AIM OF THE TASK -
Within the data that follows, set down exactly the lines from the one containing "for index, (name, rows, hem)" through the one containing "bpy.context.scene.collection.objects.link(empty)", both ends included.

COLLECTED DATA -

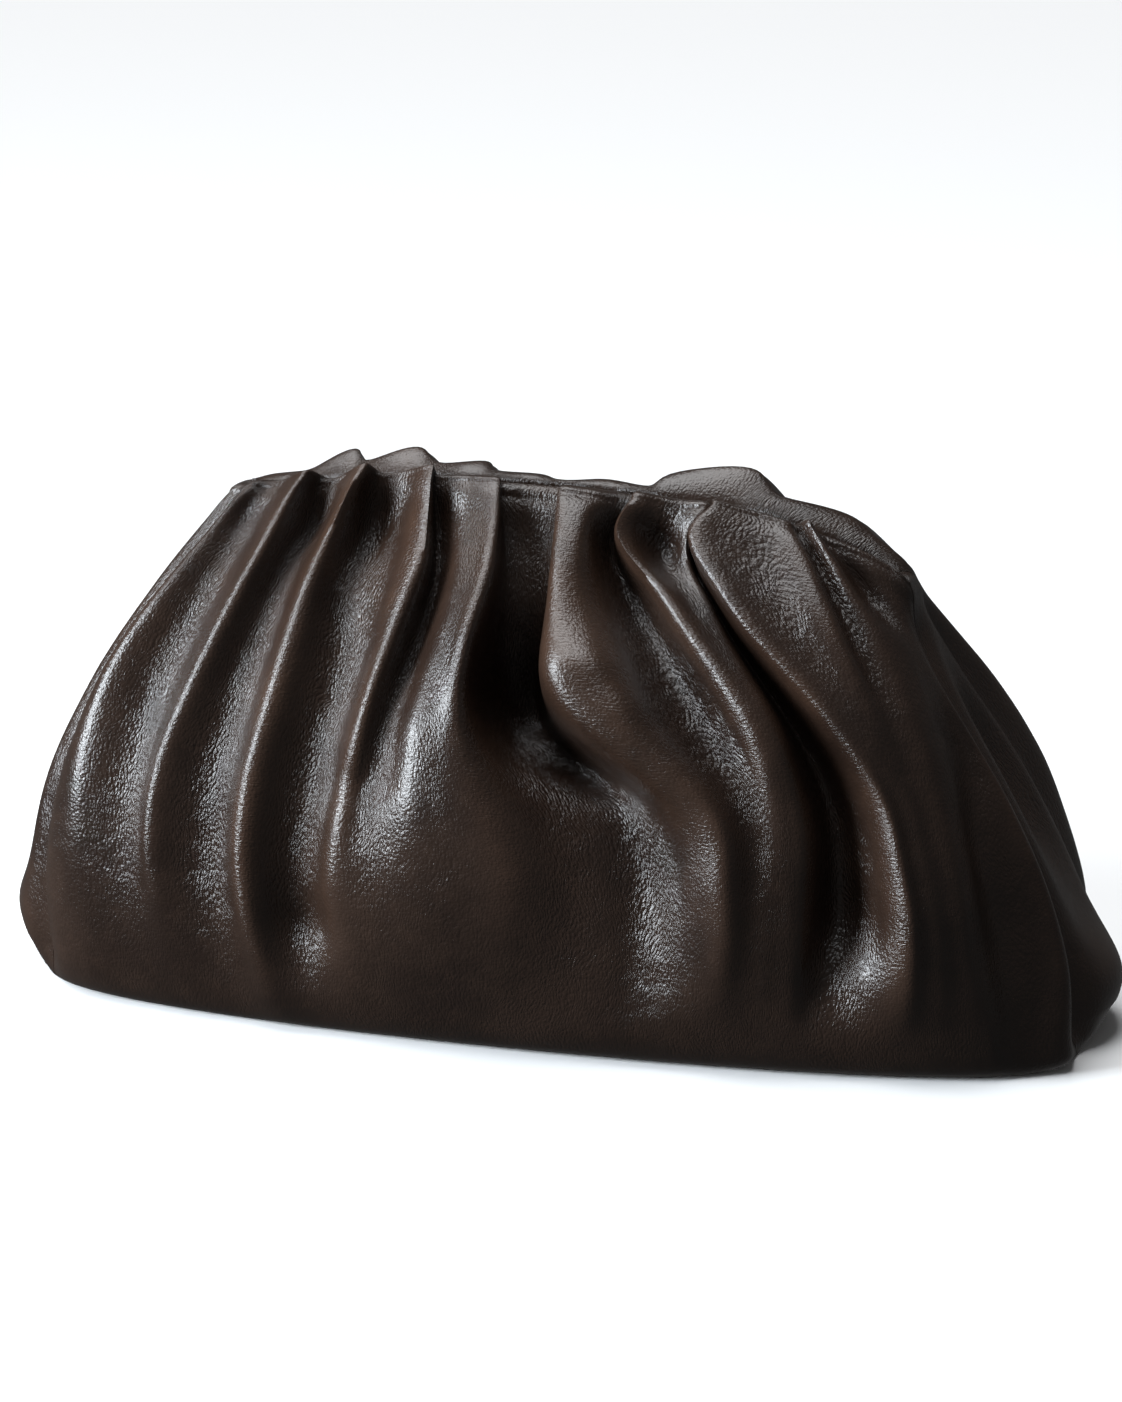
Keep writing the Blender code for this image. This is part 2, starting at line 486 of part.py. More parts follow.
def build():
    clear_scene()
    pouch = bpy.data.collections.new("pouch_bag")
    bpy.context.scene.collection.children.link(pouch)
    leather = material("brown_leather", LEATHER, 0.38)
    underside = material("base_leather", BASE_LEATHER, 0.55)
    steel = material("frame_steel", STEEL, 0.35, 1.0)
    front, front_place = panel_rows(FRONT_FOLDS, FRONT)
    back, back_place = panel_rows(BACK_FOLDS, BACK)
    left, left_hem = gusset_rows(-1, front[:, 0], back[:, 0], FRONT_LEFT_SEAM, BACK_LEFT_SEAM)
    right, right_hem = gusset_rows(1, front[:, -1], back[:, -1], FRONT_RIGHT_SEAM, BACK_RIGHT_SEAM)
    loop = (
        ("front_panel", front, hem_line(front_place[-1], FRONT, HEM_INSET)),
        ("right_gusset", right, right_hem),
        ("back_panel", back[:, ::-1], hem_line(back_place[-1, ::-1], BACK, HEM_INSET)),
        ("left_gusset", left[:, ::-1], left_hem[::-1]),
    )
    for index, (name, rows, hem) in enumerate(loop):
        before, after = loop[index - 1][1], loop[(index + 1) % len(loop)][1]
        gaps = seam_gap(before, rows), seam_gap(rows, after)
        sheet_object(name, trimmed(with_rolled_rim(rows, hem), *gaps), leather, pouch)
    base_panel([rows[0] for _, rows, _ in loop], underside, pouch)
    mouth_frame(steel, pouch)


build()
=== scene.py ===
"""Gathered leather pouch bag on a pale studio floor.

Metres, +Z up, origin at the middle of the base's underside; the front faces -Y.
"""

import math

import bpy
import numpy as np
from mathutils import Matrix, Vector


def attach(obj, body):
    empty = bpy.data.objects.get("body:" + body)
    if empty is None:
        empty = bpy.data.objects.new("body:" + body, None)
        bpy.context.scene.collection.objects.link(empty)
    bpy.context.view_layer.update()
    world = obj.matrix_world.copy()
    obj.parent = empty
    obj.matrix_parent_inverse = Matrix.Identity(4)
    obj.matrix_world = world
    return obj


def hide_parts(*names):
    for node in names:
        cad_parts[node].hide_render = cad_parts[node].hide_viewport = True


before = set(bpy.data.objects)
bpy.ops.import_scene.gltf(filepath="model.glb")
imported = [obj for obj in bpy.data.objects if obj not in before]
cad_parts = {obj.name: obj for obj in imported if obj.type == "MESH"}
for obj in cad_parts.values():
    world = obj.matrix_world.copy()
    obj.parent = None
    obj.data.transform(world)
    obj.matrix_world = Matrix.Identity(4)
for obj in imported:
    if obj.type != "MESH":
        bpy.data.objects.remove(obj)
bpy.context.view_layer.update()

# Camera. A long lens a little above the bag and turned to its right, so that the
# front, the gathered rim and a little of the right end show.
CAMERA_TARGET = Vector((-0.003, 0.0, 0.1045))
CAMERA_DISTANCE = 1.64
CAMERA_LENS, CAMERA_SENSOR = 120, 36
CAMERA_AZIMUTH, CAMERA_ELEVATION = math.radians(15), math.radians(17)

away = Vector((
    math.sin(CAMERA_AZIMUTH) * math.cos(CAMERA_ELEVATION),
    -math.cos(CAMERA_AZIMUTH) * math.cos(CAMERA_ELEVATION),
    math.sin(CAMERA_ELEVATION),
))
bpy.ops.object.camera_add(location=CAMERA_TARGET + away * CAMERA_DISTANCE)
camera = bpy.context.object
camera.rotation_euler = (-away).to_track_quat("-Z", "Y").to_euler()
camera.data.lens, camera.data.sensor_width = CAMERA_LENS, CAMERA_SENSOR
bpy.context.scene.camera = camera

# Front panel. One piece of soft brown leather with its lining, gathered into deep
# overlapping pleats at the rim, which fall into folds that open out towards the base.
# It is rolled over the steel frame of the mouth and hemmed inside.
BODY_LENGTH = 0.386
BODY_DEPTH = 0.160
RIM_HEIGHT = 0.1815
RIM_LENGTH = 0.244
MOUTH_GAP = 0.0072
RIM_ARCH = 0.0113
RIM_TILT = 0.0037
RIM_DROOP = 0.0100
END_DRAW = 0.0176
WALL = 0.0018
SEAM_GAP = 0.0004
SEAM_DIP = 0.0050
SEAM_REACH = 0.0110
ROLL_HEIGHT = 0.0026
HEM_DROP = 0.0130
HEM_INSET = 0.0064
RIM_DEPTH = MOUTH_GAP + 2 * HEM_INSET
FOLD_HEIGHT = 0.0170
PLEAT_LAP = 0.0080
RIM_STEP = 0.0050
FOOT_BAND = 0.13
RIM_BAND = 0.13
RIM_ROUND = 0.0016
ROUND_BAND = 0.045
FRONT, BACK = -1, 1
PLACE_STEP, LEVEL_STEP = 0.001, 0.02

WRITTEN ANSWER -
    for index, (name, rows, hem) in enumerate(loop):
        before, after = loop[index - 1][1], loop[(index + 1) % len(loop)][1]
        gaps = seam_gap(before, rows), seam_gap(rows, after)
        sheet_object(name, trimmed(with_rolled_rim(rows, hem), *gaps), leather, pouch)
    base_panel([rows[0] for _, rows, _ in loop], underside, pouch)
    mouth_frame(steel, pouch)


build()
=== scene.py ===
"""Gathered leather pouch bag on a pale studio floor.

Metres, +Z up, origin at the middle of the base's underside; the front faces -Y.
"""

import math

import bpy
import numpy as np
from mathutils import Matrix, Vector


def attach(obj, body):
    empty = bpy.data.objects.get("body:" + body)
    if empty is None:
        empty = bpy.data.objects.new("body:" + body, None)
        bpy.context.scene.collection.objects.link(empty)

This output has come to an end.